Sounds great, I've ordered my copy. I didn't grow up in the Green Belt, but this sounds fascinating. Looking forward to finding out where Chelmsley Wood is too.

As THC said, thanks for the heads up.
@Anno

New Addington's distance from a railway station was the very reason the tramline was built.
Interesting topic. I find it's interesting that here in the states, people in the suburbs have more or less totally cut off lives, where they usually drive to every service and store. But the one topic of conversation that seems to hold everyone's interest is the few wild things that are left. Coyotes being the chief amusement for local conversation. I guess you have foxes in the U.K.
Got inspired to buy the book so found it on Kindle (the US version). Wondered why DG hadn't put in a link with an affiliate code to it. Held off purchasing in the hope he does so in the near future.

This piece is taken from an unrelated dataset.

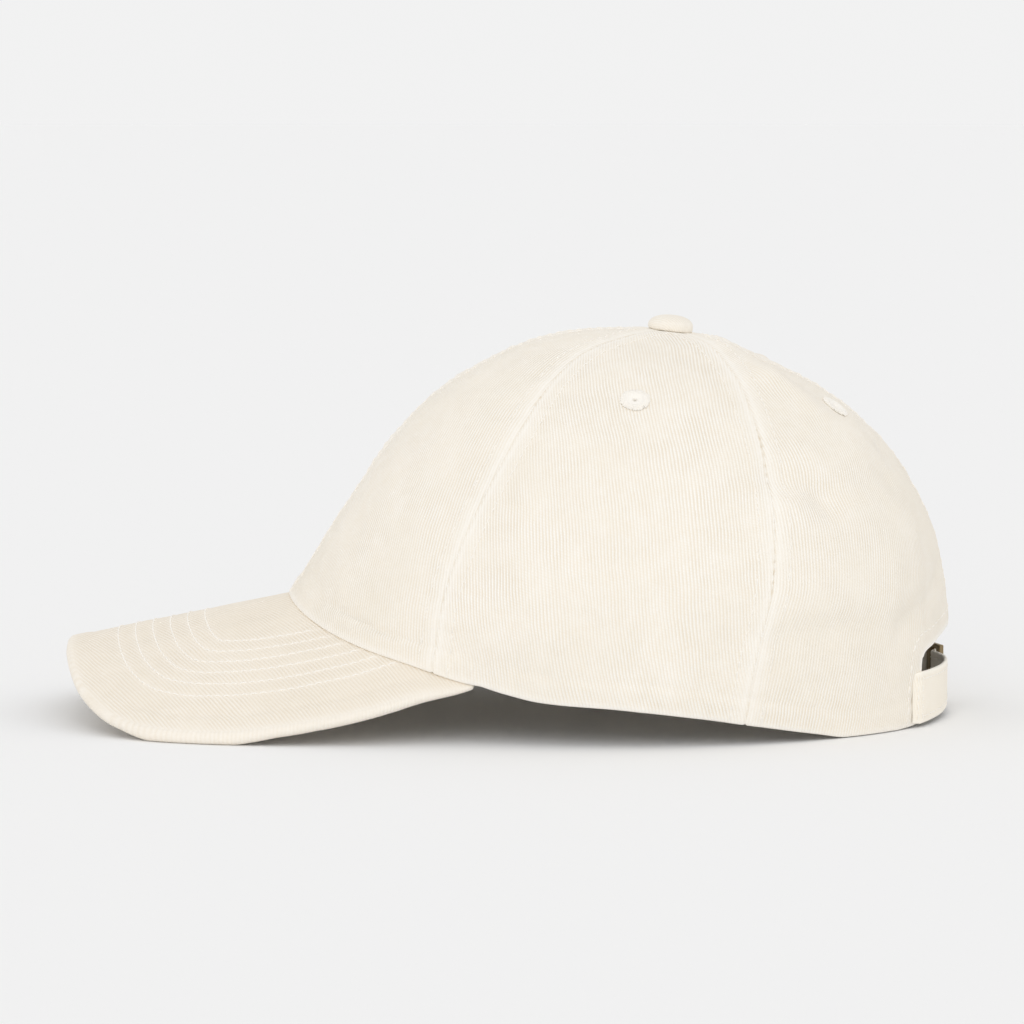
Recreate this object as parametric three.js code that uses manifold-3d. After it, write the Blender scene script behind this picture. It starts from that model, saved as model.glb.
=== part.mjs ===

There's people who want to give you money for a bloody brilliant site. We also know you won't be reduced to peddling shit for hits via '10 Things You Won't Believe About Dagenham' type articles. So please stick some affiliate links on to things you discuss. Add lots of British-style apologies to them for when you do if it will ease your conscience. If I'm going to pay a US company money for a book I'd rather some of it finds its way to you.

Spent 6 years living in London before returning to my home country. Your blog is a daily reminder of the beautifully sensory-overloading human place the city is.
Thanks Graham, but if you're waiting for me to add affiliate links, you will never buy the book.

Buy the book. John'll get your money.